I mean, did you really think that older folks (and I mean people over 40 here), were going to embrace the hyper-kinetic, video-game style presented here by young people they no longer associate with? No matter how it was marketed? Did you think that younger people, those tweens out there, were going to relate to the older references of video games they never even heard of or played or issues involving self-awareness that they have yet to possess themselves? This was a movie that had a window into a very friendly demographic (the 17-35 year old demo), but was ONLY going to work within that demo. You know who wants to see The Expendables?

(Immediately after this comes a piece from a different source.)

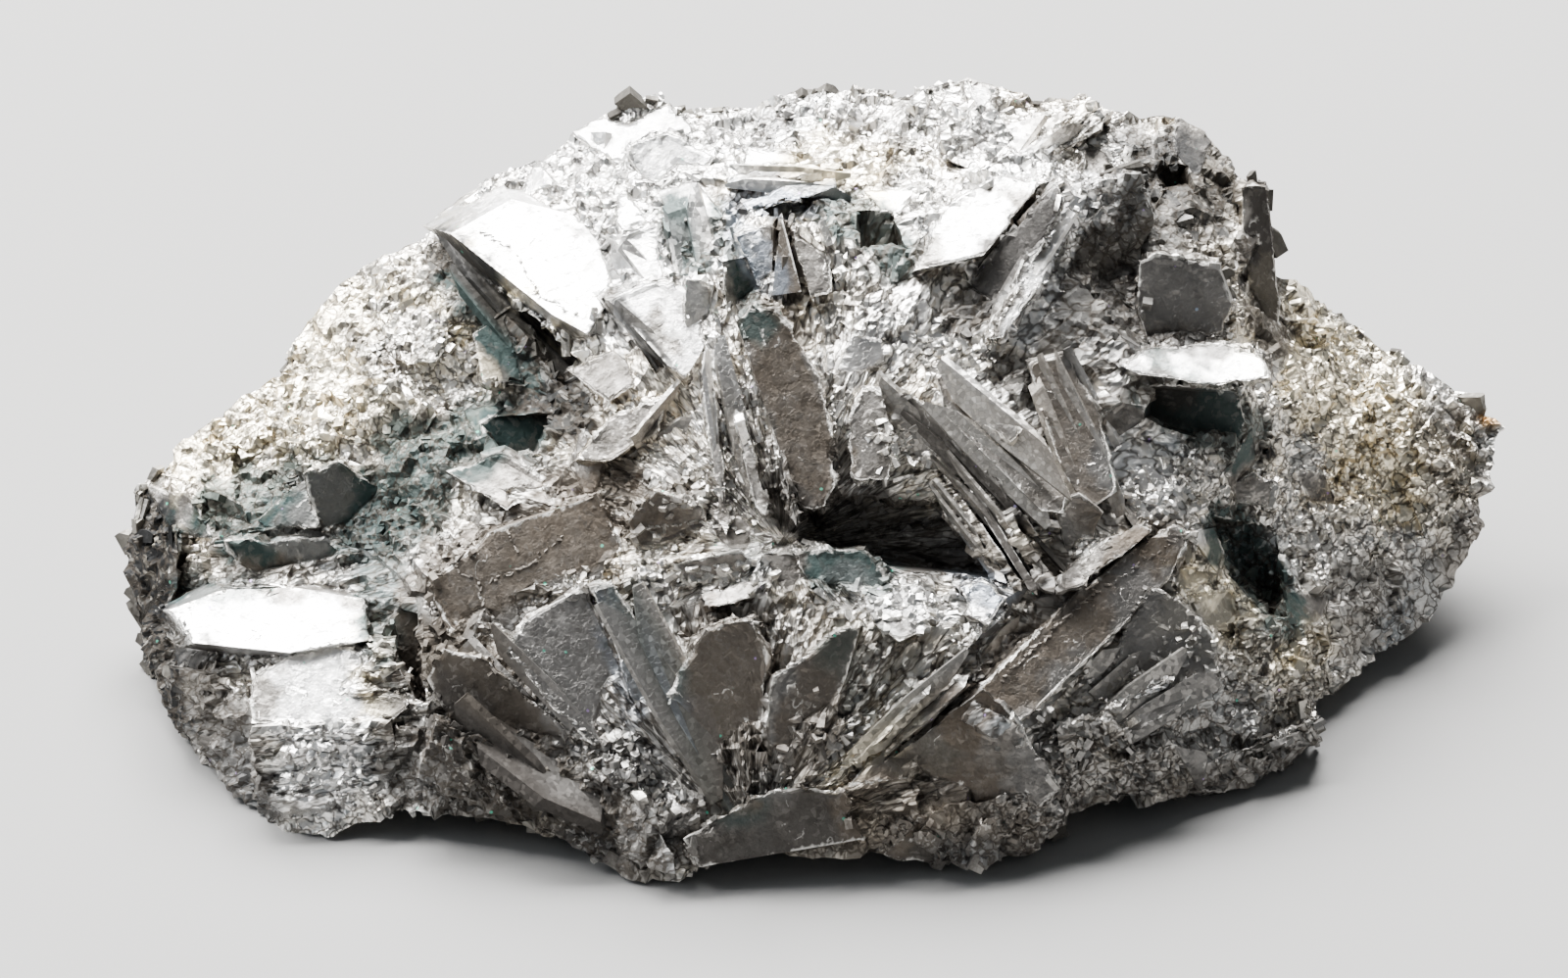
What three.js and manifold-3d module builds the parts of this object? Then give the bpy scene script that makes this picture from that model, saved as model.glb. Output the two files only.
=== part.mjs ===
// A hand-sized pyrite cluster: a granular mass of pale metal, broken open on its show face, where
// tabular crystals stand in fans. It grew as one piece, so it is one mesh.
//
// Everything is laid out on the show face and then turned upright. A place on the layout is
// [across, up, out], in millimetres: across runs to the right, up climbs the show face, and out
// comes straight off it. The show face looks up from the horizontal by SHOW_TILT.
import * as THREE from "three";
import { ConvexGeometry } from "three/addons/geometries/ConvexGeometry.js";
import { SimplexNoise } from "three/addons/math/SimplexNoise.js";
import { mergeVertices } from "three/addons/utils/BufferGeometryUtils.js";
import Module from "manifold-3d";

const wasm = await Module();
wasm.setup();

// ---- driving dimensions, in millimetres and degrees ----
const SHOW_TILT = 35; // how far the show face looks up
const LAYOUT_HEIGHT = 11.8; // height of the layout's centre above the ground
const GRAIN = 1.85; // spacing of the lumps on the show side of the granular mass
const BACK_GRAIN = 2.8; // and on its back and underside
const ROUGHNESS = 0.5; // how far they stand out or in
const RIM_STEP = 1.6; // longest step along the rim

// The rim of the mass as the show face is looked at squarely, clockwise from the left end.
const RIM = [
  [-35.4, -3.4, -5], [-34.3, -0.6, -5.5], [-32.3, 1.8, -6], [-29.4, 3.9, -6.5], [-27.6, 5.2, -7],
  [-26.7, 7.0, -7.5], [-25.4, 8.9, -8], [-23.1, 10.8, -8.5], [-19.1, 12.9, -8], [-18.3, 13.9, -7.5],
  [-16.7, 15.4, -7.5], [-13.1, 16.8, -8], [-12.6, 17.7, -8], [-10.9, 18.5, -8.5], [-9.5, 19.7, -8.5],
  [-7.5, 19.2, -9], [-3.2, 19.0, -9], [-2.0, 19.7, -9], [1.2, 20.1, -9], [4.5, 19.6, -8.5],
  [8.0, 20.4, -8.5], [11.1, 19.7, -8], [14.0, 19.4, -7.5], [16.2, 18.5, -7], [18.7, 18.7, -7],
  [20.6, 17.3, -6.5], [21.9, 15.3, -6], [23.2, 14.9, -6], [23.7, 12.3, -6], [23.9, 10.3, -8],
  [26.3, 9.0, -10], [28.3, 7.6, -10.5], [30.7, 5.9, -10.5], [33.8, 4.2, -10.5], [35.3, 2.6, -10],
  [35.2, 1.2, -9.5], [34.8, -0.8, -9], [34.4, -2.5, -8.5], [33.4, -4.6, -8], [32.3, -6.9, -7],
  [30.5, -8.3, -6], [28.3, -9.6, -4.5], [26.8, -11.0, -3], [25.9, -11.6, -1.5], [25.4, -13.2, 0],
  [22.0, -15.8, 3], [18.5, -16.4, 5], [14.2, -16.7, 6.5], [12.4, -17.5, 7], [11.0, -19.1, 7.4],
  [7.5, -19.7, 8.2], [3.5, -19.2, 9.2], [-4.4, -19.1, 9.4], [-6.8, -20.5, 9], [-9.4, -20.1, 8.8],
  [-11.4, -19.5, 8.4], [-12.8, -17.9, 8], [-16.5, -17.2, 7.2], [-21.7, -17.1, 6.2],
  [-24.3, -18.3, 6], [-27.0, -18.0, 5], [-29.6, -15.8, 3], [-32.3, -13.3, 0], [-33.7, -11.0, -2.2],
  [-34.2, -8.8, -3.4], [-35.2, -4.9, -4.6],
];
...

Everyone from my dad who likes explosions to the high school kid who likes explosions.

And here's the final two truths: (1) The failure stings because it's being felt by online personalities more as a personal rejection than anything and (2) many of those same people would have hated it and turned against it if it did catch on. I love so many people who fall into the demo I'm talking about here, but they do feel like it was something they loved that got rejected, a feeling I'm betting most have had before. But on the flip side, we all know the people who backlash against everything in the mainstream and only support the bands, the movies, the books that nobody has heard of before and many of them fall into the demo for this movie. They wouldn't have wanted it to be popular, they want to bitch about how it should have been.

Okay, so that's my two cents. Again, this is coming from someone who really loved the movie. I just get it is all. I get why everything went the way it did, and I'm neither surprised nor hurt by it. I got to see a movie I liked that appealed to me. It didn't appeal to others. That's just fine. They will make more movies for specialized audiences in the future, this wasn't going to issue in some golden age of cinema, and everything's going to be just fine. Cheer up.